_EXERCISE OBJECTIVE_
Print the first line of the material below and each line after it, exactly as written, ending with the line that contains "lamp.rotation_quaternion = Vector(np.array(target, float)".
BEGIN COLLECTED DATA
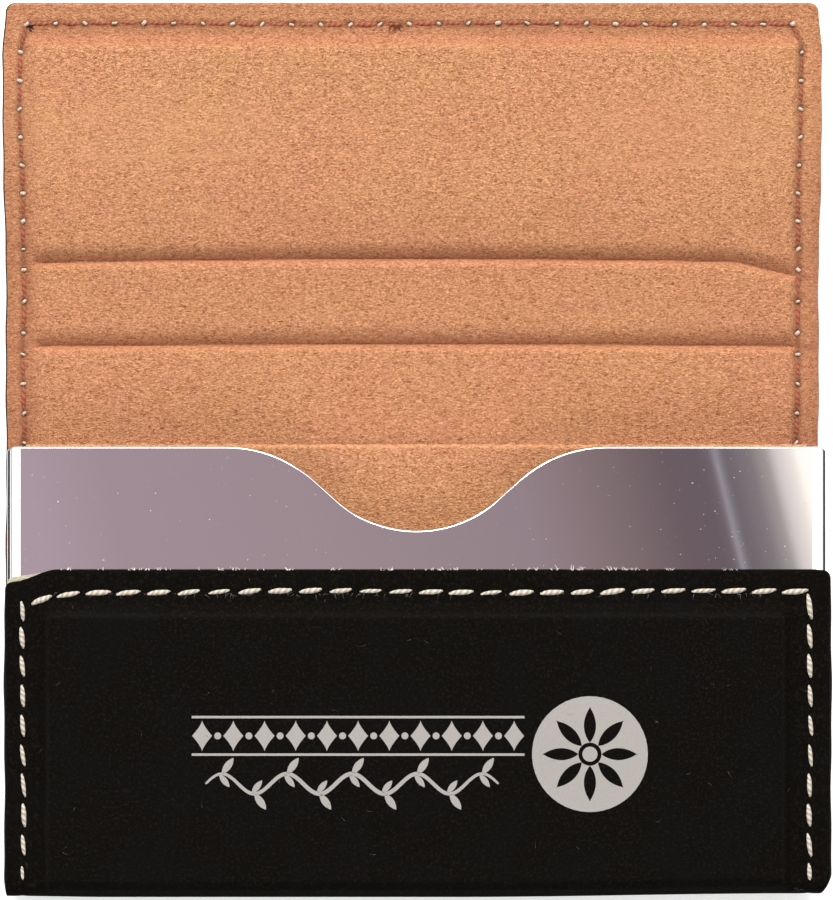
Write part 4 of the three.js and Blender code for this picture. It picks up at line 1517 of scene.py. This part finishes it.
def area_light(name, place, target, size, power):
    """A white softbox at one place, in millimetres, turned towards another."""
    light = bpy.data.lights.new(name, "AREA")
    light.shape = "RECTANGLE"
    light.size, light.size_y = size[0] * MM, size[1] * MM
    light.energy = power
    lamp = bpy.data.objects.new(name, light)
    bpy.context.scene.collection.objects.link(lamp)
    at = np.array(place, float)
    lamp.location = at * MM
    lamp.rotation_mode = "QUATERNION"
    lamp.rotation_quaternion = Vector(np.array(target, float) - at).to_track_quat("-Z", "Y")


def make_stage():
    """A white table under a large window and a weaker fill, in a pale room, and the cards, walls
    and flags that only the steel sees."""
    paper = plain_material("white_table", "F7F7F7", 0.3)
    level_panel("table", (-1500, 1500), (-1500, 1500), -0.15, paper)
    ceiling_card()
    white = plain_material("white_card", "FFFFFF", 1.3)
    only_mirrored(level_panel("left_card", (-900, -150), (-250, 1200), OVERHEAD_Z, white))
    only_mirrored(level_panel("right_card", (150, 900), (-250, 1200), OVERHEAD_Z, white))
    only_mirrored(standing_panel("left_wall", -800, (-250, 1200), (160, 760), white))
    only_mirrored(standing_panel("right_wall", 800, (-250, 1200), (40, 760), white))
    black = plain_material("black_flag", "060606")
    only_mirrored(level_panel("left_flag", (-84, -52), (-34, 40), 0.3, black))
    only_mirrored(level_panel("right_flag", (52, 84), (-34, 40), 0.3, black))
    area_light("window", (-60, 620, 480), (0, 20, 0), (700, 420), 11.6)
    area_light("fill", (0, -520, 520), (0, 20, 0), (600, 400), 2.2)
    world = bpy.data.worlds.new("studio")
    world.use_nodes = True
    world.node_tree.nodes["Background"].inputs["Color"].default_value = (1, 1, 1, 1)
    world.node_tree.nodes["Background"].inputs["Strength"].default_value = 0.42
    bpy.context.scene.world = world
    bpy.context.scene.view_settings.view_transform = "Standard"


def make_camera():
    """The camera looks straight down on the open case."""
    data = bpy.data.cameras.new("overhead")
    data.lens = LENS
    data.sensor_width = 36
    data.clip_start, data.clip_end = 0.01, 10
    camera = bpy.data.objects.new("overhead", data)
    bpy.context.scene.collection.objects.link(camera)
    camera.location = (0, CAMERA_Y * MM, CAMERA_HEIGHT * MM)
    bpy.context.scene.camera = camera


make_camera()
make_stage()
make_wrap()
make_sleeve()
make_pocket_pad()
make_stitches()
make_needle_loops()
strewn = np.random.default_rng(5)
make_front_fibres(strewn)
make_knots(strewn)
make_engraving()
finish_hidden_pieces()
END COLLECTED DATA
_EXERCISE OUTPUT_
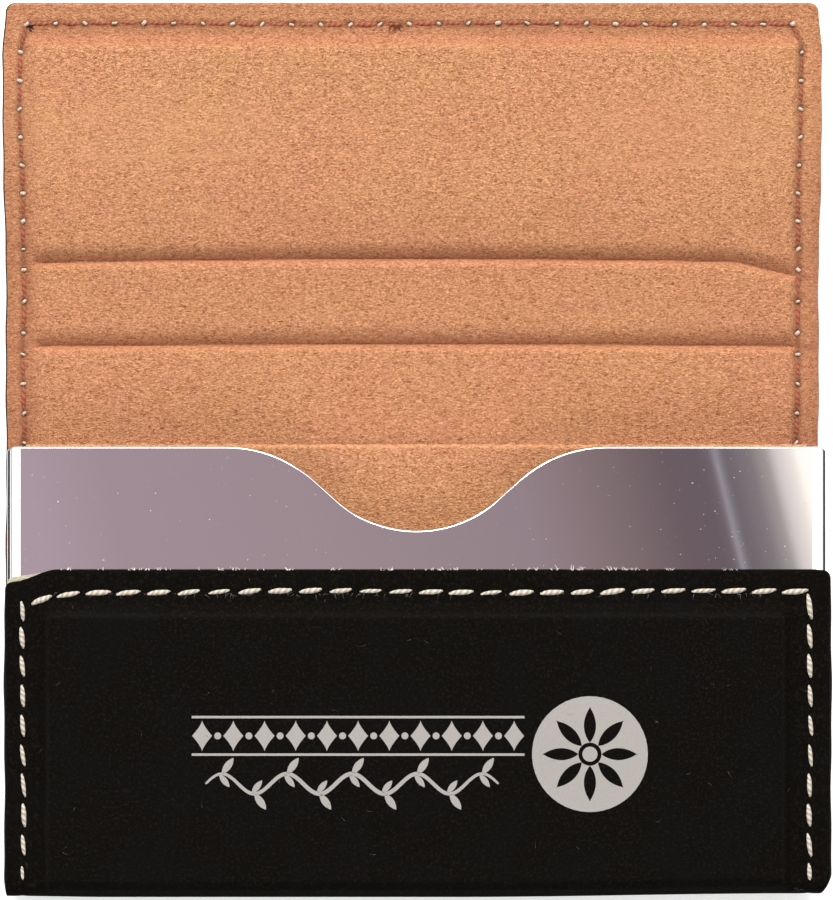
Write part 4 of the three.js and Blender code for this picture. It picks up at line 1517 of scene.py. This part finishes it.
def area_light(name, place, target, size, power):
    """A white softbox at one place, in millimetres, turned towards another."""
    light = bpy.data.lights.new(name, "AREA")
    light.shape = "RECTANGLE"
    light.size, light.size_y = size[0] * MM, size[1] * MM
    light.energy = power
    lamp = bpy.data.objects.new(name, light)
    bpy.context.scene.collection.objects.link(lamp)
    at = np.array(place, float)
    lamp.location = at * MM
    lamp.rotation_mode = "QUATERNION"
    lamp.rotation_quaternion = Vector(np.array(target, float) - at).to_track_quat("-Z", "Y")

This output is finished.